Приехал он в полк на телеге. Селиверстов появился перед нами как раз во время ужина. Он был в обгоревших сапогах, в реглане с покоробленной от огня полой. Но летчики оставались летчиками. Увидев, что боевой товарищ жив и здоров, не обошлись без шутки.

– Кузьма! Ты так красиво опускался на парашюте в ореоле лучей заходящего солнца, что эту картину трудно забыть! Жаль, не было фотографа, – подтрунил Ивачев.

– Теперь Кузьме придется летать в обгоревшем реглане и босиком, – дополнил Фигичев. – Командир БАО ни за что не выдаст ему новых сапог и реглана. Срок их носки-то еще не кончился.
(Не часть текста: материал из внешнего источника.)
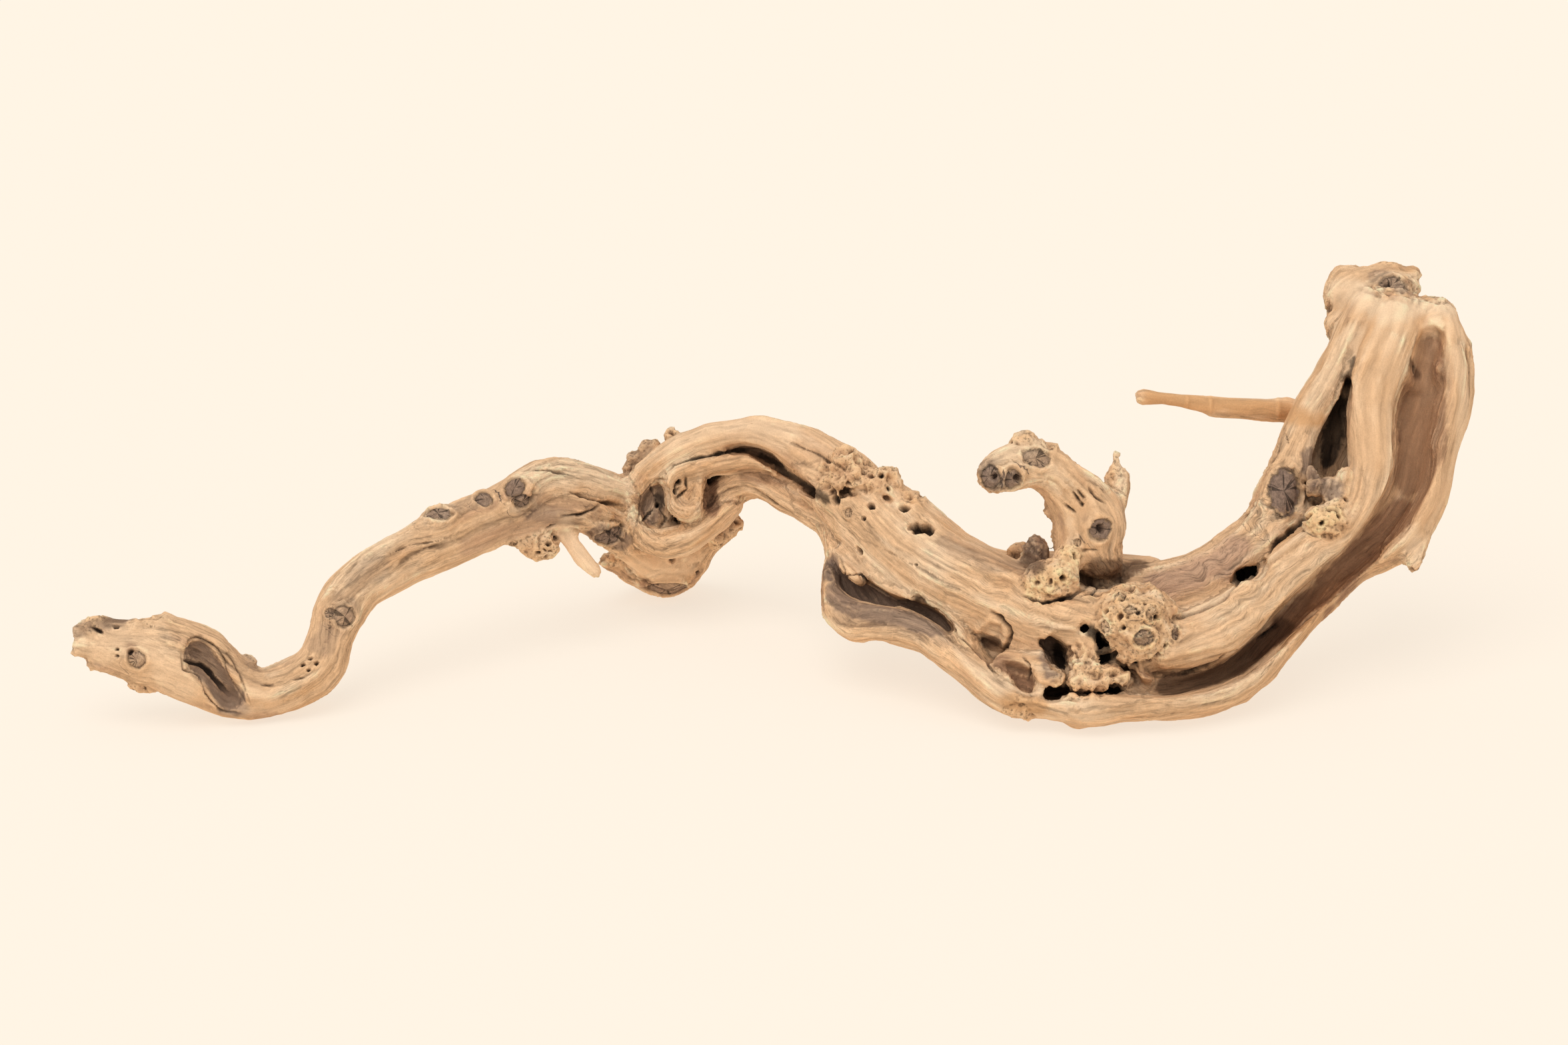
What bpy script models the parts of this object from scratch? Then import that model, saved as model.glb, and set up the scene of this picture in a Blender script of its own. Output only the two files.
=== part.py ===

Утром за примитивным артельным столом около КП в одной из посадок собрались все летчики и работники штаба на завтрак, привезенный из села. В это время восточнее аэродрома послышался нарастающий гул летящих самолетов. Начальник штаба Матвеев, посмотрев в сторону и подойдя к столу, спокойно сказал:

– Наши бомберы летят!

Все глянули в ту сторону. Вскоре увидели знакомые очертания Ю-88. Пятерка шла на высоте пятьсот метров прямо на нас.

– Какие наши?! Это же «юнкерсы»! – раздался крик, и я, как и другие летчики, бросился через гречишное поле к самолетам. Пока добежал, раза два упал, запутавшись ногами в густой гречихе.

Надевая парашют, крикнул технику Чувашкину:

– На взлет! Снимай маскировку!

Но рядом его не оказалось, он уже был в укрытии. Группа «юнкерсов» встала на курс сбрасывания бомб, в створе которого находились стоящие в конце летного поля незамаскированные У-2 и мой самолет.

Посыпались бомбы. Взрывы приближались. Личная безопасность у меня всегда была связана с самолетом. И сейчас инстинкт самосохранения заставил меня прижаться к «мигу». Недалеко упали три бомбы. Врезавшись в грунт, они выбросили вверх комья земли. Но ни одна не взорвалась.